Nasa will go to elaborate lengths to monitor the Senator's body during the mission. He and another, younger, crew member will sleep in harnesses with a web of electrodes on their bodies to detect sleeping rhythms.

One, placed immediately beneath Glenn's nose, will record his breathing. He is even meant to swallow a gigantic pill each day, with a thermometer inside and a minuscule transmitter which will send readings to Houston. Another monitor will catch any unusual irregularities in his heartbeat.

Nobody at Nasa claims that the experiments will yield ground-breaking revelations for humanity. Glenn is not about to show us a cure for ageing. But the data, they insist, will push open the door onto a new avenue of discovery. "It's a starting point," commented Charles Layne of the University of Houston, and a former Nasa researcher. "Space flight is something, by its very nature, where data is collected very slowly."

This does not quell the criticism, however, some of it from within the astronaut community itself, that all this science is nothing more than a fig leaf so that the Senator can go on an extravagant jaunt.

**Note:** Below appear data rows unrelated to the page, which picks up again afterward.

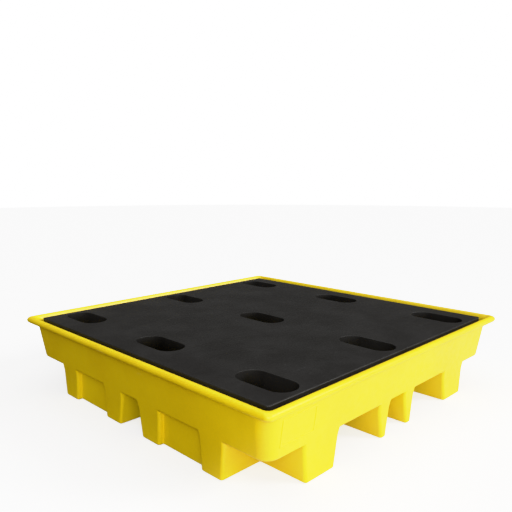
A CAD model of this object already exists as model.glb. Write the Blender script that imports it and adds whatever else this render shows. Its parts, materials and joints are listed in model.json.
"""Looks of a spill containment pallet: yellow moulded sump, black slotted deck, tube posts under the deck.

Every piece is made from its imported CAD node, in metres and in the same frame, and rides on that node's body.
"""

import json
import math

import bmesh
import bpy
from mathutils import Euler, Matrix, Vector

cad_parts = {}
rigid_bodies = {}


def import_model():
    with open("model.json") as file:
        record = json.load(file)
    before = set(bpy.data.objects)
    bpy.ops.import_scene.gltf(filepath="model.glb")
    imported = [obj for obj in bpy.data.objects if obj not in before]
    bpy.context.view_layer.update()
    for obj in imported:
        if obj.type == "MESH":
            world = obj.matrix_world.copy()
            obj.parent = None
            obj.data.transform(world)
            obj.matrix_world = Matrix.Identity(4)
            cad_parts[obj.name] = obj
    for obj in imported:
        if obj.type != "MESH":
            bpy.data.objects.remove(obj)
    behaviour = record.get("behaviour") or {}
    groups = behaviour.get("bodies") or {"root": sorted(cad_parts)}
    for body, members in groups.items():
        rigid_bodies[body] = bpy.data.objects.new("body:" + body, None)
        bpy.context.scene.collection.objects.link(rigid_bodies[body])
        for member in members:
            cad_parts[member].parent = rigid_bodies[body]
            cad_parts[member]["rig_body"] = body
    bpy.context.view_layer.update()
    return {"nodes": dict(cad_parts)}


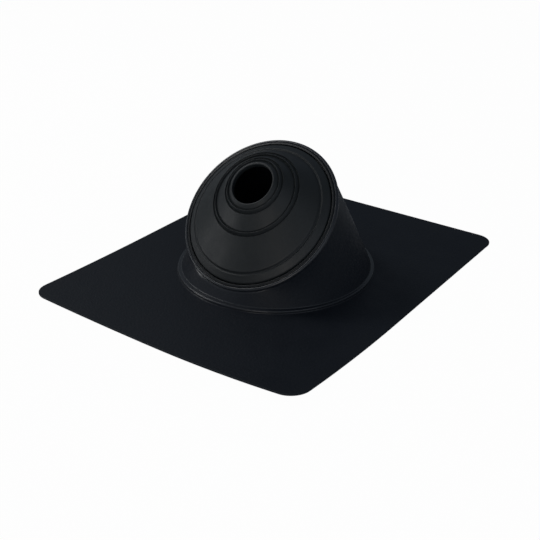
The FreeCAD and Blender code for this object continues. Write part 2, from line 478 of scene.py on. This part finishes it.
# ---- rubber collar ------------------------------------------------------------------------
@dataclass(frozen=True)
class Crease:
    """One corner of a collar's section: where its ring lies and how softly it is rounded."""

    up: float
    height: float
    radius: float
    softness: float


@dataclass(frozen=True)
class TearOffStep:
    """Section of a tear-off step, two grooves with a bead between them; sizes in millimetres."""

    width: float = 3.6
    rise: float = 1.8
    depth: float = 1.5
    stands_up: float = 0.7
    shoulder: float = 1.2
    half_groove: float = 1.0

    def creases(self, up: float, height: float, radius: float) -> list[Crease]:
        """Draw the step round one circle.

        Args:
            up: u of the circle's centre.
            height: w of the face just outside the step.
            radius: radius of the outer groove.

        Returns:
            The creases from the inner groove to the outer one.
        """
        inner, top = radius - self.width, height + self.rise
        return [Crease(up, top, inner - self.half_groove, 0.3),
                Crease(up, top - self.depth, inner, 0.35),
                Crease(up, top + self.stands_up, inner + self.shoulder, 0.7),
                Crease(up, height + self.stands_up, radius - self.shoulder, 0.7),
                Crease(up, height - self.depth, radius, 0.35),
                Crease(up, height, radius + self.half_groove, 0.3)]


@dataclass
class RubberCollar:
    """Hem, band, off-centre stepped cone, tear-off beads, lip and hole; sizes in millimetres."""

    mouth: Mouth = Mouth()
    step: TearOffStep = TearOffStep()
    columns: int = 200
    band_radius: float = 75.7
    wall: float = 3.0
    hem_radius: float = 79.0
    band_height: float = 71.4
    riser_foot: float = 75.9
    riser_top: float = 77.6
    riser_radius: float = 69.0
    riser_width: float = 3.0
    riser_groove: float = 0.7
    large_up: float = 37.9
    large_height: float = 89.5
    large_radius: float = 45.1
    lip_up: float = 42.5
    small_height: float = 98.1
    small_radius: float = 30.0
    lip_height: float = 102.1
    lip_depth: float = 5.0
    lip_width: float = 2.0
    hole_radius: float = 21.1

    def creases(self) -> list[Crease]:
        """List the corners of the closed section.

        Returns:
            The creases: up the inside, over the lip and down the outside.
        """
        centre = self.mouth.up / MM
        seat, hem_top = self.mouth.seat_top / MM, self.mouth.hem_top / MM
        inner = self.band_radius - self.wall
        cone_foot = self.riser_radius - self.riser_width
        inside = [Crease(centre, seat, inner, 0.5),
                  Crease(centre, self.band_height - self.wall / 2, inner, 1.8),
                  Crease(centre, self.riser_foot - self.wall, cone_foot, 1.8),
                  Crease(self.large_up, self.large_height - self.wall, self.large_radius, 3.0),
                  Crease(self.lip_up, self.lip_height - self.lip_depth,
                         self.hole_radius + self.wall, 1.0)]
        lip = [Crease(self.lip_up, self.lip_height - self.lip_depth, self.hole_radius, 0.6),
               Crease(self.lip_up, self.lip_height, self.hole_radius, 1.0),
               Crease(self.lip_up, self.lip_height, self.hole_radius + self.lip_width, 0.9)]
        foot = [Crease(centre, self.riser_top, cone_foot, 0.7),
                Crease(centre, self.riser_foot - self.riser_groove,
                       (cone_foot + self.riser_radius) / 2, 1.0),
                Crease(centre, self.riser_foot, self.riser_radius, 0.6),
                Crease(centre, self.band_height, self.band_radius, 1.3),
                Crease(centre, hem_top, self.band_radius, 0.4),
                Crease(centre, hem_top, self.hem_radius, 0.5),
                Crease(centre, seat, self.hem_radius, 0.5)]
        return (inside + lip + self.step.creases(self.lip_up, self.small_height, self.small_radius)
                + self.step.creases(self.large_up, self.large_height, self.large_radius) + foot)

    def section(self, angle: float) -> Section:
        """Return the closed section of the collar at an angle."""
        on_ring = self.mouth.lean.on_ring
        return rounded([(on_ring(angle, c.up * MM, c.height * MM, c.radius * MM), c.softness * MM)
                        for c in self.creases()])

    def build(self) -> bpy.types.Object:
        """Build the collar as one closed skin."""
        return skin("rubber_collar_moulding", full_turn(self.columns), self.section)


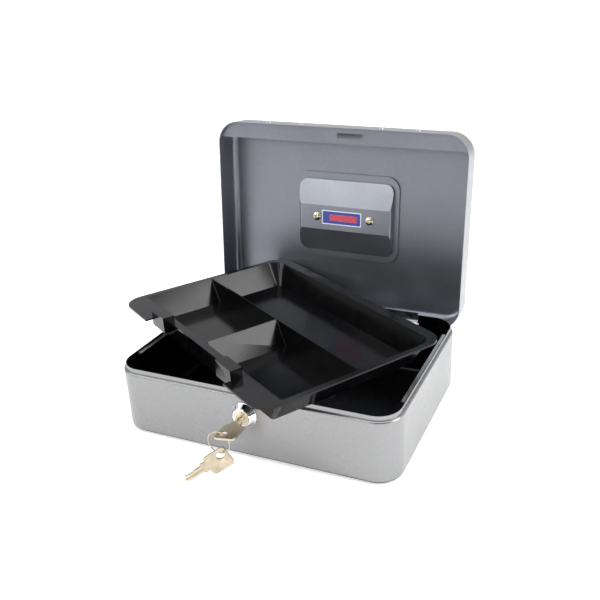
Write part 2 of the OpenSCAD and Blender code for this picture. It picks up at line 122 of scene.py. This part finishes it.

A jaunt aimed at boosting public interest in Nasa and the space programme and to secure future funding for it from Washington. And a jaunt meant as a thank-you to the politician who has worked the hardest to protect that funding in the past.

Whether he is a pioneer for geriatric research or a galactic hitch-hiker taking the most expensive free-ride in history, Glenn will once more have all the eyes of America upon him next Thursday.

Listen out for these words from Mission Control at the moment of blast- off - the same words that sent him aloft in 1962: "Godspeed, John Glenn." And watch the tears of a nation well up.